Textile scholar Linda Arthur Bradley, professor and curator of the Department of Apparel, merchandising, Design and Textiles at Washington State University, quotes Shaheen in the exhibit catalog: “Basically what I wanted them (the artists) to do was to create a textile design that had some meaning to it, to write a story about each textile design. We tried to put more substance into the design, and on the hangtag we’d write the story behind the design.”
Shaheen sent his textile artists to the Bishop Museum to study Polynesian bark cloth, also known as kapa or tapa. This sparked worldwide interest in Hawaiian and Asian motifs. Based on this success, Shaheen sent his artists abroad, throughout Asia and the Pacific, to search new and exciting design inspirations.
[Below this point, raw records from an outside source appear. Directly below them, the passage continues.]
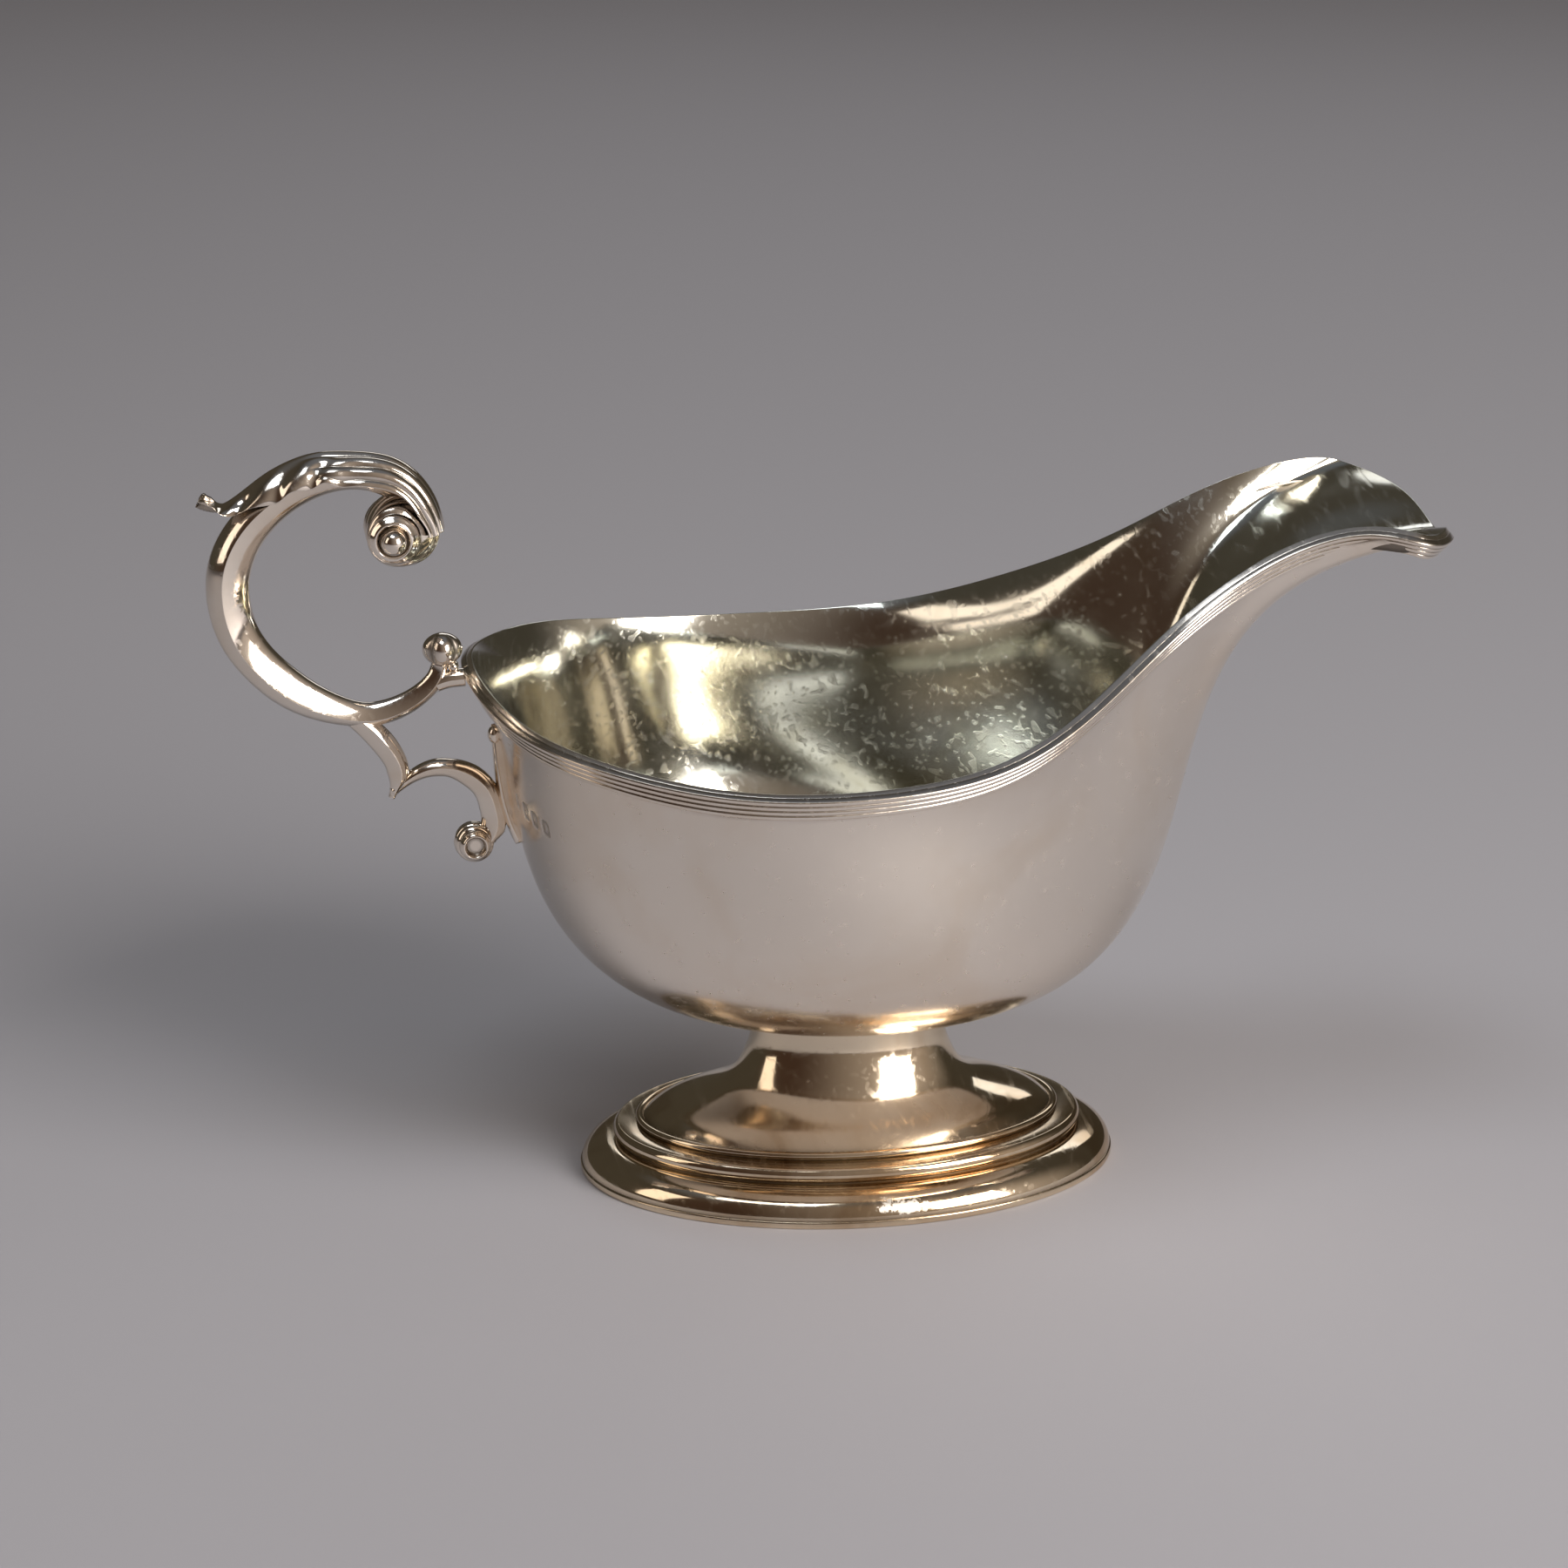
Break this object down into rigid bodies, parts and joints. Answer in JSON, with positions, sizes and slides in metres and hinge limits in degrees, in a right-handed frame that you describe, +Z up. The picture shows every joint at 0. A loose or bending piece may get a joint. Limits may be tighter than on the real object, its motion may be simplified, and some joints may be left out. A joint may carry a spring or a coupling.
{
  "type": "sauce boat",
  "caption": "Oval silver sauce boat with a wide curving spout, reeded rim wire, flying double-scroll handle with a leaf, and a waisted pedestal foot on stepped mouldings.",
  "frame": {"origin": "middle of the boat's length and width, on the surface that the foot stands on; the foot's own axis is 2.61 mm from it towards the spout", "axes": "+X towards the spout, +Z up, and XZ is the plane of symmetry"},
  "size_m": [0.176, 0.0898, 0.1081],
  "materials": {
    "bowl": "polished silver, softly worn outside, with a faint warm tarnish and fine polishing scratches inside",
    "rim_wire": "polished reeded silver wire with dark lines in its grooves",
    "foot": "polished silver with warm tarnish and a dark line under each moulding",
    "handle": "bright cast silver, dark in its crevices"
  },
  "bodies": {
    "root": {"bowl": "bowl", "rim_wire_right": "rim_wire", "rim_wire_left": "rim_wire", "foot_base_wire": "foot", "foot_ovolo_moulding": "foot", "foot_torus_moulding": "foot", "foot_bead_wire": "foot", "foot_pedestal": "foot", "handle_scroll": "handle", "handle_volute": "handle", "volute_boss_right": "handle", "volute_boss_left": "handle", "handle_leaf": "handle", "rim_bud": "handle", "rim_collar_bead": "handle", "rim_lug": "handle", "bracket_spur": "handle", "bracket_plate": "handle", "bracket_scroll": "handle", "bracket_volute": "handle"}
  },
  "joints": []
}
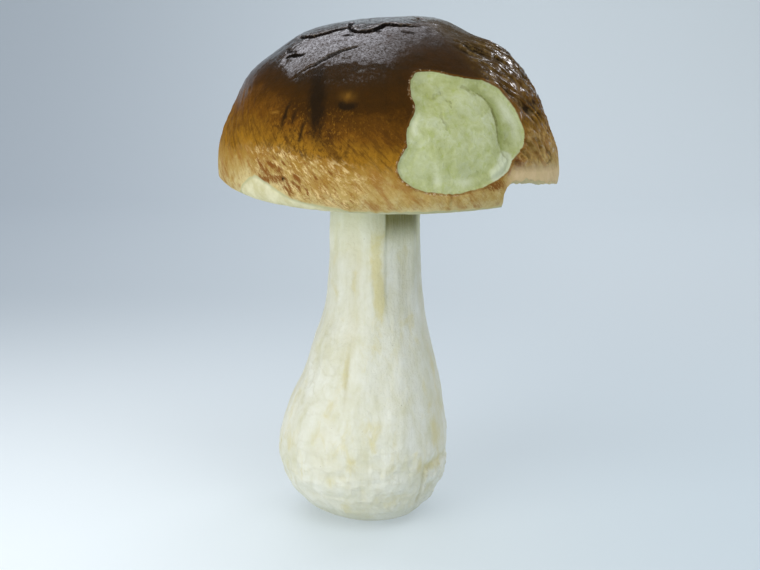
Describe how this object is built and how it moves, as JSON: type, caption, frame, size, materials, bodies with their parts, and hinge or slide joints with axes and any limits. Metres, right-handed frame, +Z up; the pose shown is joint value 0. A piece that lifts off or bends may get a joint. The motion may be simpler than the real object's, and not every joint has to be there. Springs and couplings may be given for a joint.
{
  "type": "porcini mushroom",
  "caption": "Whole porcini mushroom with a domed brown cap, a pore layer under it and a pale club-shaped stem that stands on its foot.",
  "frame": {"origin": "middle of the small flat at the foot of the stem, on the surface that the mushroom stands on", "axes": "+Z up the stem to the crown of the cap; -Y is the front, where the cap's skin is missing in a patch; +X is to the right seen from the front, on the side of the broken margin"},
  "size_m": [0.1218, 0.12, 0.1862],
  "materials": {
    "cap": "satin",
    "pore_layer": "matte",
    "stem": "matte"
  },
  "bodies": {
    "root": {"cap": "cap", "pore_layer": "pore_layer", "stem": "stem"}
  },
  "joints": []
}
“Fusion Fashion,” as Shaheen’s designs were described, came to represent the multiethnic nature of the Islands’ residents: Chinese, Japanese, Polynesian, Filipino, and others. Many of his textile designs originated with a cultural icon such as the Japanese kokeshi doll, Chinese chopsticks, and Hawaiian feathered kahili. His silhouettes were also culturally inspired. His “Pake Mu‘u” was a nod to the Chinese cheongsam, “Asian Blossom” was inspired by the Japanese kimono, and “Tahitian Girl” was influenced by the pareu.
The design team at Shaheen captured the essence of the Hawaiian Islands with every textile design and silhouette produced in forty-plus years in fashion. They weaved into every garment the cultural diversity and exotic nature of the unique place they called home.